Godverdomme! The worst to me was the swearing, irksome drunkard in the seat behind me who, during one of a hundred ‘Mexican Waves’ from the impatient crowd, kicked over his draught so the beer flowed down under my own seat and all over my new Nike sneakers. Actually, even worse was his swearing and death-wishing every Welsh player involved in a crash tackle on a Bok rival, or being trampled by a Bok on the rampage.

And I promise you, I sat up close with Joao’s good tickets – the guys from Wales threw their bodies at those gargantuan, gorilla-like, steroid-pumped Boks. I felt hurt and sorrowful every time I saw a brave player in red running head-first into a green rock. The fellow behind me consistently wished the players from Wales paralysis by collision with those massive, rock-solid bodies. In poor taste, and louder still as the beers kept coming and the game drew to an end.

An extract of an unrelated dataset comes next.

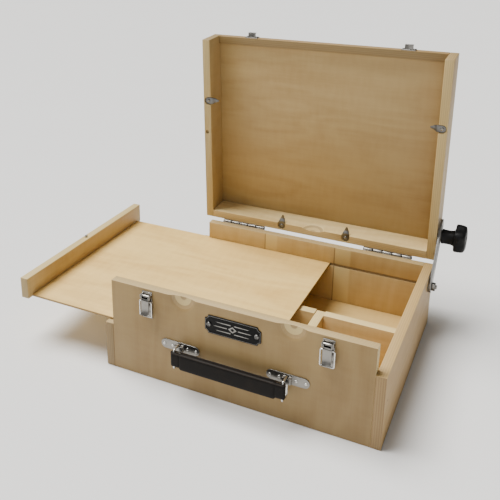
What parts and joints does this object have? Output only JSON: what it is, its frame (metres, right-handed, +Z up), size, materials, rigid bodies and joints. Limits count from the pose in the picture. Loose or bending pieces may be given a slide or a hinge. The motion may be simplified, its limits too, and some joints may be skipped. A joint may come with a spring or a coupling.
{
  "type": "pochade box easel",
  "caption": "Wooden paint box easel with a hinged lid that holds the painting, a slotted lid stay with a clamp knob, a sliding palette, divided tray, draw latches and a carrying handle.",
  "frame": {"origin": "middle of the tray's underside", "axes": "+X to the right-hand side, +Y to the hinged back, +Z up"},
  "size_m": [0.5513, 0.369, 0.4074],
  "materials": {
    "birch_ply": "warm satin stain over plywood",
    "light_ply": "clear satin lacquer on plywood",
    "nickel": "bright nickel plate",
    "steel": "brushed, lightly oiled",
    "black_plastic": "fine moulded satin",
    "black_leather": "black, creased, stitched",
    "black_enamel": "black enamel with bright raised border",
    "brass": "turned brass"
  },
  "bodies": {
    "tray": {"base_front_panel": "birch_ply", "base_back_panel": "birch_ply", "base_left_side": "birch_ply", "base_right_side": "birch_ply", "base_bottom_panel": "light_ply", "long_divider": "birch_ply", "cross_divider": "birch_ply", "hinge_left_base_leaf": "nickel", "hinge_left_pin": "nickel", "hinge_right_base_leaf": "nickel", "hinge_right_pin": "nickel", "stay_spacer": "nickel", "stay_pivot_bolt": "nickel", "stay_pivot_nut": "nickel", "latch_left_plate": "nickel", "latch_left_pin": "nickel", "latch_right_plate": "nickel", "latch_right_pin": "nickel", "handle_left_plate": "nickel", "handle_right_plate": "nickel", "nameplate": "black_enamel", "nameplate_screw_left": "nickel", "nameplate_screw_right": "nickel"},
    "palette": {"palette_board": "light_ply", "palette_cleat": "birch_ply", "palette_pin": "steel"},
    "lid": {"lid_left_side": "birch_ply", "lid_right_side": "birch_ply", "lid_hinge_rail": "birch_ply", "lid_front_rail": "birch_ply", "lid_panel": "light_ply", "panel_clip_left": "steel", "panel_clip_right": "steel", "panel_clip_low_left": "steel", "panel_clip_low_right": "steel", "clip_screw_left": "steel", "clip_screw_right": "steel", "clip_screw_low_left": "steel", "clip_screw_low_right": "steel", "hinge_left_lid_leaf": "nickel", "hinge_right_lid_leaf": "nickel", "knob_insert": "brass", "latch_left_keeper": "nickel", "latch_right_keeper": "nickel"},
    "stay": {"stay_arm": "steel"},
    "knob": {"stay_knob": "black_plastic", "knob_stud": "steel", "knob_washer": "nickel"},
    "left_lever": {"latch_left_lever": "nickel"},
    "left_bail": {"latch_left_bail": "nickel"},
    "right_lever": {"latch_right_lever": "nickel"},
    "right_bail": {"latch_right_bail": "nickel"},
    "left_ring": {"handle_left_ring": "nickel"},
    "right_ring": {"handle_right_ring": "nickel"},
    "grip": {"handle_grip": "black_leather"}
  },
  "joints": [
    {"name": "lid_hinge", "type": "hinge", "parent": "tray", "child": "lid", "pos_m": [0, 0.1528, 0.0962], "axis": [1, 0, 0], "range_deg": [-33, 87]},
    {"name": "stay_swing", "type": "hinge", "parent": "tray", "child": "stay", "pos_m": [0.1878, 0.1166, 0.07695], "axis": [1, 0, 0], "range_deg": [-17, 44]},
    {"name": "knob_turn", "type": "hinge", "parent": "lid", "child": "knob", "pos_m": [0.2, 0.16272, 0.13598], "axis": [1, 0, 0], "range_deg": [0, 360]},
    {"name": "palette_slide", "type": "slide", "parent": "tray", "child": "palette", "axis": [1, 0, 0], "range_m": [-0.06, 0.1415]},
    {"name": "left_lever_lift", "type": "hinge", "parent": "tray", "child": "left_lever", "pos_m": [-0.1185, -0.1536, 0.1218], "axis": [1, 0, 0], "range_deg": [-150, 0]},
    {"name": "left_bail_swing", "type": "hinge", "parent": "left_lever", "child": "left_bail", "pos_m": [-0.1185, -0.1543, 0.1155], "axis": [-1, 0, 0], "range_deg": [0, 180]},
    {"name": "right_lever_lift", "type": "hinge", "parent": "tray", "child": "right_lever", "pos_m": [0.1185, -0.1536, 0.1218], "axis": [1, 0, 0], "range_deg": [-150, 0]},
    {"name": "right_bail_swing", "type": "hinge", "parent": "right_lever", "child": "right_bail", "pos_m": [0.1185, -0.1543, 0.1155], "axis": [-1, 0, 0], "range_deg": [0, 180]},
    {"name": "left_ring_swing", "type": "hinge", "parent": "tray", "child": "left_ring", "pos_m": [-0.0717, -0.1524, 0.06], "axis": [0, 0, 1], "range_deg": [-60, 60]},
    {"name": "right_ring_swing", "type": "hinge", "parent": "tray", "child": "right_ring", "pos_m": [0.0717, -0.1524, 0.06], "axis": [0, 0, 1], "range_deg": [-61, 61]},
    {"name": "grip_turn", "type": "hinge", "parent": "left_ring", "child": "grip", "pos_m": [-0.0717, -0.1675, 0.0528], "axis": [0, 0, 1], "range_deg": [-61, 61]}
  ],
  "couplings": [
    {"joint": "stay_swing", "follows": "lid_hinge", "ratio": 0.5},
    {"joint": "right_ring_swing", "follows": "left_ring_swing", "ratio": 1},
    {"joint": "grip_turn", "follows": "left_ring_swing", "ratio": -1}
  ]
}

I also understand now, why they play all those popular songs in rugby stadiums when there are interruptions on the field. This is done to keep the crowd occupied, lest they should stand up and get the hell out of there, bored stiff. This was such a stop-start match the announcer/DJ got through bits of an entire 1970s hit parade, from Neil Diamond’s ‘Sweet Caroline’ to Creedence Clear Water Revival’s ‘Have You Ever Seen The Rain’.

In all, this rugby test resembled a well-attended music festival with lots of singing and swinging drunks and a bit of rugby played, bit by bit, out there somewhere. I won’t be going to a live match again. Well, in Europe I may give it a try. When Ireland are in action, I think. They play the game of rugby properly, and even a nation consisting of 95% habitual drinkers generally behave better than the ones I saw on Saturday.

South Africans, you have a nice old city there called Cape Town. Keep it tidy, clean out corrupt cops and street muggers and you’ll be fine. And please, don’t refer to your Afrikaners as “Dutchmen”. That’s a slap in the face to us!  -IRC.